When Linux loads an ELF executable image into the process’s virtual address space, it does not actually load the image.

It sets up the virtual memory data structures, the process’s vm_area_struct tree and its page tables. When the program is executed page faults will cause the program’s code and data to be fetched into physical memory. Unused portions of the program will never be loaded into memory. Once the ELF binary format loader is satisfied that the image is a valid ELF executable image it flushes the process’s current executable image from its virtual memory. As this process is a cloned image (all processes are) this, old, image is the program that the parent process was executing, for example the command interpreter shell such as bash. This flushing of the old executable image discards the old virtual memory data structures and resets the process’s page tables. It also clears away any signal handlers that were set up and closes any files that are open. At the end of the flush the process is ready for the new executable image. No matter what format the executable image is, the same information gets set up in the process’s mm_struct. There are pointers to the start and end of the image’s code and data. These values are found as the ELF executable images physical headers are read and the sections of the program that they describe are mapped into the process’s virtual address space. That is also when the vm_area_struct data structures are set up and the process’s page tables are modified. The mm_struct data structure also contains pointers to the parameters to be passed to the program and to this process’s environment variables.

ELF Shared Libraries

A dynamically linked image, on the other hand, does not contain all of the code and data required to run. Some of it is held in shared libraries that are linked into the image at run time. The ELF shared library’s tables are also used by the dynamic linker when the shared library is linked into the image at run time. Linux uses several dynamic linkers, ld.so.1, libc.so.1 and ld-linux.so.1, all to be found in /lib. The libraries contain commonly used code such as language subroutines. Without dynamic linking, all programs would need their own copy of the these libraries and would need far more disk space and virtual memory. In dynamic linking, information is included in the ELF image’s tables for every library routine referenced. The information indicates to the dynamic linker how to locate the library routine and link it into the program’s address space.

Script Files

Script files are executables that need an interpreter to run them. There are a wide variety of interpreters available for Linux; for example wish, perl and command shells such as tcsh. Linux uses the standard Unux TM convention of having the first line of a script file contain the name of the interpreter. So, a typical script file would start:

#!/usr/bin/wish

The script binary loader tries to find the intepreter for the script.

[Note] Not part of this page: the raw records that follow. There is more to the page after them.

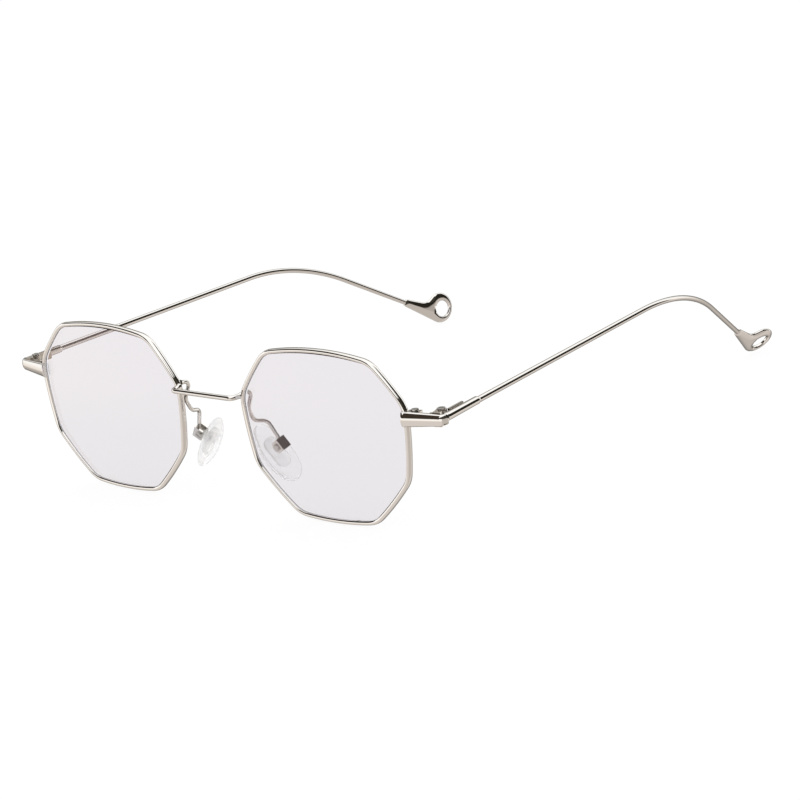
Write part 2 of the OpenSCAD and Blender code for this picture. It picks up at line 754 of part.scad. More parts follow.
// Round-edged drop shape: a wide lower end and a narrower upper end
module pad_end(r, z) {
  edge = pad_t / 2;
  translate([0, 0, z])
    rotate([0, 90, 0])
      rotate_extrude($fn = 32) {
        translate([0, -edge]) square([r - edge, pad_t]);
        translate([r - edge, 0]) intersection() {
          circle(edge, $fn = 16);
          translate([0, -edge]) square([edge, pad_t]);
        }
      }
}
module nose_pad(side) {
  low_r = pad_w / 2;
  top_r = pad_w * 0.4;
  color(PAD)
    on_side(side)
      pad_place()
        difference() {
          hull() {
            pad_end(low_r, low_r - pad_l / 2);
            pad_end(top_r, pad_l / 2 - top_r);
          }
          core_solid();
        }
}

rim("left");  // rim_left
rim("right");  // rim_right
lens("left");  // lens_left
lens("right");  // lens_right
bridge();
end_piece("left");  // end_piece_left
end_piece("right");  // end_piece_right
lock_upper("left");  // lock_upper_left
lock_upper("right");  // lock_upper_right
lock_lower("left");  // lock_lower_left
lock_lower("right");  // lock_lower_right
lock_screw("left");  // lock_screw_left
lock_screw("right");  // lock_screw_right
hinge_front("left");  // hinge_front_left
hinge_front("right");  // hinge_front_right
hinge_rear("left");  // hinge_rear_left
hinge_rear("right");  // hinge_rear_right
hinge_screw("left");  // hinge_screw_left
hinge_screw("right");  // hinge_screw_right
temple_butt("left");  // temple_butt_left
temple_butt("right");  // temple_butt_right
temple_wire("left");  // temple_wire_left
temple_wire("right");  // temple_wire_right
temple_tip("left");  // temple_tip_left
temple_tip("right");  // temple_tip_right
pad_arm("left");  // pad_arm_left
pad_arm("right");  // pad_arm_right
pad_box("left");  // pad_box_left
pad_box("right");  // pad_box_right
pad_screw("left");  // pad_screw_left
pad_screw("right");  // pad_screw_right
nose_pad("left");  // nose_pad_left
nose_pad("right");  // nose_pad_right
pad_core("left");  // pad_core_left
pad_core("right");  // pad_core_right
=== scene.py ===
# %% [markdown]
# # Octagonal wire glasses in polished silver metal
# The real pair is bent and brazed from thin metal wire: two eight-sided rims with clear lenses, a wire
# bridge, two shields at the sides with tiny hinges, long wire temples that end in flat rings, and two
# soft nose pads on looped arms. This lesson loads the CAD model, makes finer versions of the wires,
# lenses and pads over it, and gives each surface the finish of the real material.

# %% Load the CAD model
import json
import math
import bmesh
import bpy
from mathutils import Matrix, Vector

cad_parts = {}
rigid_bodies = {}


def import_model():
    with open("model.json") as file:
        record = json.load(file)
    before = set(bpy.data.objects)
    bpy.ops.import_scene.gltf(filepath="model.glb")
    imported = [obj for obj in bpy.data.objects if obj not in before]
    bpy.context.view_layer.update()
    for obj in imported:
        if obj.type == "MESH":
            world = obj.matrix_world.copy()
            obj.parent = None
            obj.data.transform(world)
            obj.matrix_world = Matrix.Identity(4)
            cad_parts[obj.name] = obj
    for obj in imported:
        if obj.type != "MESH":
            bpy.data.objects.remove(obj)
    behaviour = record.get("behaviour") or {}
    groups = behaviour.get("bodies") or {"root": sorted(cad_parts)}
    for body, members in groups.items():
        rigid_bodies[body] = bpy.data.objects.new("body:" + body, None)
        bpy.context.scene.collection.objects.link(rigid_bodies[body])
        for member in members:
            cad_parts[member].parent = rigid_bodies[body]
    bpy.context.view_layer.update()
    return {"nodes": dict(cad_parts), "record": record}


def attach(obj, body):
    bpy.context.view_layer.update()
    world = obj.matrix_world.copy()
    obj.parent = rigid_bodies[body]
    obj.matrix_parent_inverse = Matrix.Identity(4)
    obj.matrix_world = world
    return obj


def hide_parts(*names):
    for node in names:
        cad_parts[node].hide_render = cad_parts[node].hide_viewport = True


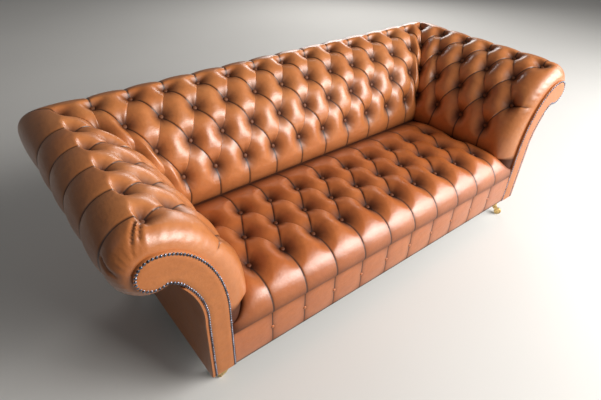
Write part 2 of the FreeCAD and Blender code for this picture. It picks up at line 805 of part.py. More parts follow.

It does this by attempting to open the executable file that is named in the first line of the script. If it can open it, it has a pointer to its VFS inode and it can go ahead and have it interpret the script file. The name of the script file becomes argument zero (the first argument) and all of the other arguments move up one place (the original first argument becomes the new second argument and so on). Loading the interpreter is done in the same way as Linux loads all of its executable files. Linux tries each binary format in turn until one works. This means that you could in theory stack several interpreters and binary formats making the Linux binary format handler a very flexible piece of software.